Hoy, China practica un multilateralismo consolidado con características bien reconocibles: multinivel, adaptado, flexible, centrado en unas Naciones Unidas que desea reforzar. Se trata de caminar juntos, no unos frente o contra otros.
Es verdad que China desarrolla un discurso propio. Es un modelo singular para el que reclama el respeto debido a su soberanía -que le costó mucho recuperar- pero que no anhela imponer a terceros en un ejercicio de vocación mesiánica. A pesar de ello, se le acusa de querer “revertir el orden internacional”. Si China aceptara sin más la narrativa del club hegemónico de potencias, si aceptara integrarse en el G7 (+1), pongamos por caso, probablemente no habría motivo de discusión. Como no es el caso, surge el doble hostigamiento centrado en la defensa de la arquitectura del orden internacional y, sobre todo, de la jerarquía, que representa el auténtico límite, la más roja de las líneas rojas para Occidente. En ambos aspectos, es manifiesta una erosión progresiva por la vía fáctica de las consecuencias de la modernización china.
China, en realidad, quiere estabilidad y necesita tiempo y espacio para seguir desarrollándose. Le falta completar un tramo decisivo. Es por eso que solo puede apostar por una transición pacífica en todos los ámbitos, constructiva, no brusca sino progresiva, que tanto integre su nueva dimensión en la realidad global como procure un precioso margen de adaptación a los demás actores.

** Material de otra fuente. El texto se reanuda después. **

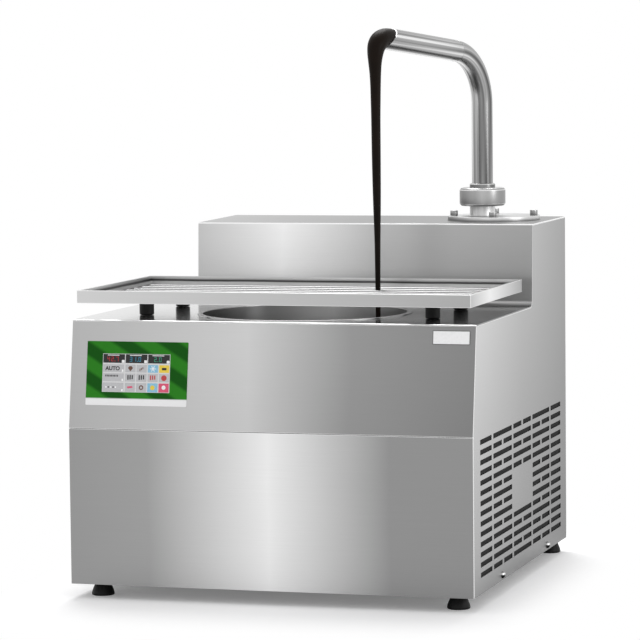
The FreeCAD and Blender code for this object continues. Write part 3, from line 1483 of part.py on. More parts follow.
def make_lines():
    keep("filter_drier", turned("filter_drier", [
        (0, "drier_start"),
        ("line_radius", "drier_start"),
        ("drier_radius", "drier_start + drier_radius"),
        ("drier_radius", "drier_start + drier_height - drier_radius"),
        ("line_radius", "drier_start + drier_height"),
        (0, "drier_start + drier_height"),
    ], ("drier_over", "drier_y", 0)))
    port_x = "condenser_x + condenser_thick / 2"
    port_y = "condenser_y + condenser_length"
    behind = "(condenser_y + condenser_length + pump_y) / 2"
    high = "pan_top + condenser_height - 2 * drier_radius"
    low = "pan_top + 3 * drier_radius"
    coil_x = "pump_over + coil_radius"
    coil_top = "coil_start + coil_pitch * coil_turns"
    side = "compressor_over + compressor_radius"
    over = "drier_start + drier_height + 3 * drier_radius"
    wall = "rear - 3 * drier_radius"
    discharge = [
        (side, "compressor_y", high),
        (side + " + 3 * drier_radius", "compressor_y", high),
        (side + " + 3 * drier_radius", behind, high),
        (port_x, behind, high),
        (port_x, port_y, high),
    ]
    liquid = [
        (port_x, port_y, low),
        (port_x, port_y + " + 4 * drier_radius", low),
        ("drier_over", port_y + " + 4 * drier_radius", low),
        ("drier_over", "drier_y", low),
        ("drier_over", "drier_y", "drier_start"),
    ]
    capillary = [
        ("drier_over", "drier_y", "drier_start + drier_height"),
        ("drier_over", "drier_y", over),
        ("drier_over", behind + " + drier_radius", over),
        (coil_x, behind + " + drier_radius", over),
        (coil_x, behind + " + drier_radius", "coil_start"),
        (coil_x, "pump_y", "coil_start"),
    ]
    suction = [
        (coil_x, "pump_y", coil_top),
        (coil_x, wall, coil_top),
        ("compressor_over", wall, coil_top),
        ("compressor_over", "compressor_y", coil_top),
        ("compressor_over", "compressor_y", "compressor_top"),
    ]
    runs = {"discharge": discharge, "liquid": liquid, "capillary": capillary, "suction": suction}
    radius = number("line_radius")
    lines = [bent_line(name + "_line", points, radius, 4 * radius) for name, points in runs.items()]
    keep("refrigerant_lines", group("refrigerant_lines", lines))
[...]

La insistencia en compartir los beneficios de su desarrollo es también una necesidad de su propio crecimiento. Esta China es la más interdependiente de toda su historia, por eso nunca dará la espalda a la apertura, a riesgo de recaer en un aislamiento suicida. Es por eso que su éxito representa una oportunidad para terceros. Puede requerir ajustes, pero existe voluntad de una holgada negociación que acompañe los efectos de la transformación que nos aguarda y sobre la que están ya trabajando, se diría incluso que con cierta ventaja con respecto a Occidente.
Como igualmente en el plano global, su afán de estabilidad es lo contrario de la promoción de los conflictos. No es por acaso que esa comunidad de destino compartido que su liderazgo promueve se asiente en pilares como la seguridad, el desarrollo o la civilización. Este último término, por cierto, supone un enriquecimiento de la fórmula tradicional de Deng Xiaoping, que marcaba la paz y el desarrollo como los dilemas preferentes de la humanidad. Siguen vigentes pero la preservación civilizatoria es una tercera dimensión que denota la particular sensibilidad de China en este aspecto.
A pesar de las diferencias sistémicas, es mucho y sustancial el margen para el entendimiento entre China y Occidente. Ignorarlo sí que podría revelar perversas intenciones.